By 1964, the group had become international superstars. In 1967, Motown president Berry Gordy changed the name of the group to Diana Ross & The Supremes and, after a period of tension, Florence Ballard was removed from the Supremes that July. Cindy Birdsong was chosen to take her place. The new line-up continued to record hit singles, although several stalled outside the top 20 chart range. Diana Ross left the group in early 1970, and at her farewell performance Jean Terrell was introduced as the replacement for Ross. According to Mary Wilson in her memoirs, Berry Gordy told her that he thought of having Syreeta Wright join the group in a last-minute change, after Terrell had already been introduced as lead singer, to which Mary Wilson refused. Mary Wilson contributed lead or co-lead vocals to several Supremes songs, including the hits "Floy Joy" and "Automatically Sunshine", and the title track of the 1971 album Touch.
In late 1977, Mary Wilson left The Supremes, following a farewell performance at London's Drury Lane Theatre.
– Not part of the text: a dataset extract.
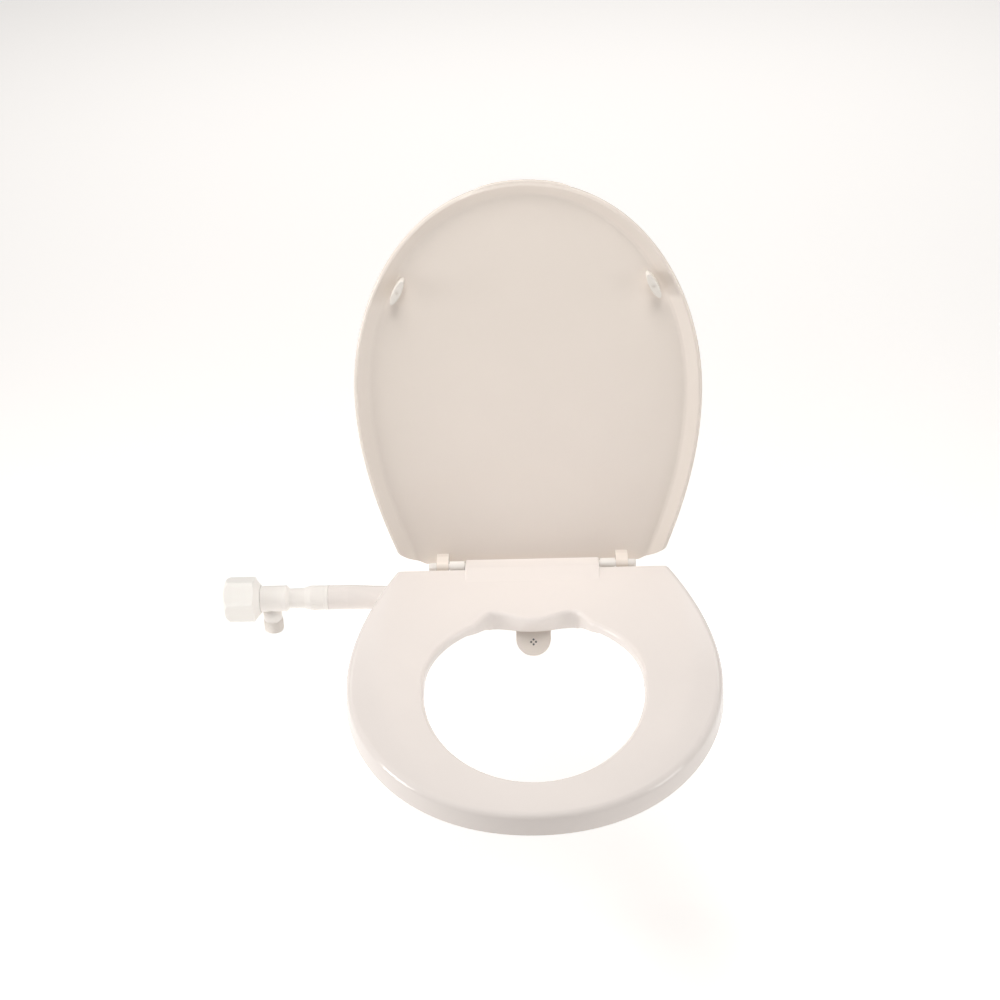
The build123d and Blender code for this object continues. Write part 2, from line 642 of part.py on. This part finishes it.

After Payne and Greene unsuccessfully lobbied to get a replacement for Mary Wilson, the Supremes officially disbanded. Mary Wilson became involved in a protracted legal battle with Motown over management of the Supremes. After an out-of-court settlement, Mary Wilson signed with Motown for solo work, releasing a disco-heavy self-titled album in 1979. A single from the album, "Red Hot", had a modest showing of Number 90 on the pop charts. Midway through production of a second solo album in 1980, Motown dropped her from its roster. Throughout the mid-1980s, Mary Wilson focused on performances in musical theater productions, including Beehive, Dancing in the Streets, and Supreme Soul.
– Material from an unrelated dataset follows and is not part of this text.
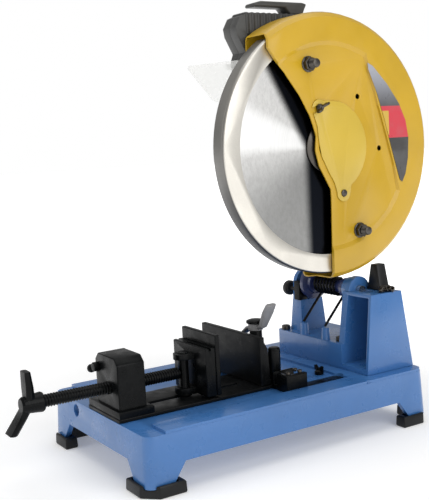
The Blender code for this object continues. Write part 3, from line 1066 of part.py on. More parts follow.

Mary Wilson released two singles on iTunes, "Life's Been Good To Me" and "Darling Mother (Johnnie Mae)", in 2011 and 2013, respectively. In 2015, Mary Wilson released a new single, "Time To Move On", produced by Sweet Feet Music; the song reached the Top 20 on the Billboard Dance charts history, peaking at number 17 as of December 26.
In August, 2019, Mary Wilson published her fourth book, Supreme Glamour with co-author Mark Bego, dedicated to the history of the Supremes and their fashion with a detailed section dedicated to the Supremes gowns in her collection. Mary Mary Wilson's last single "Why Can't We All Get Along" was released posthumously on 5th March, 2021.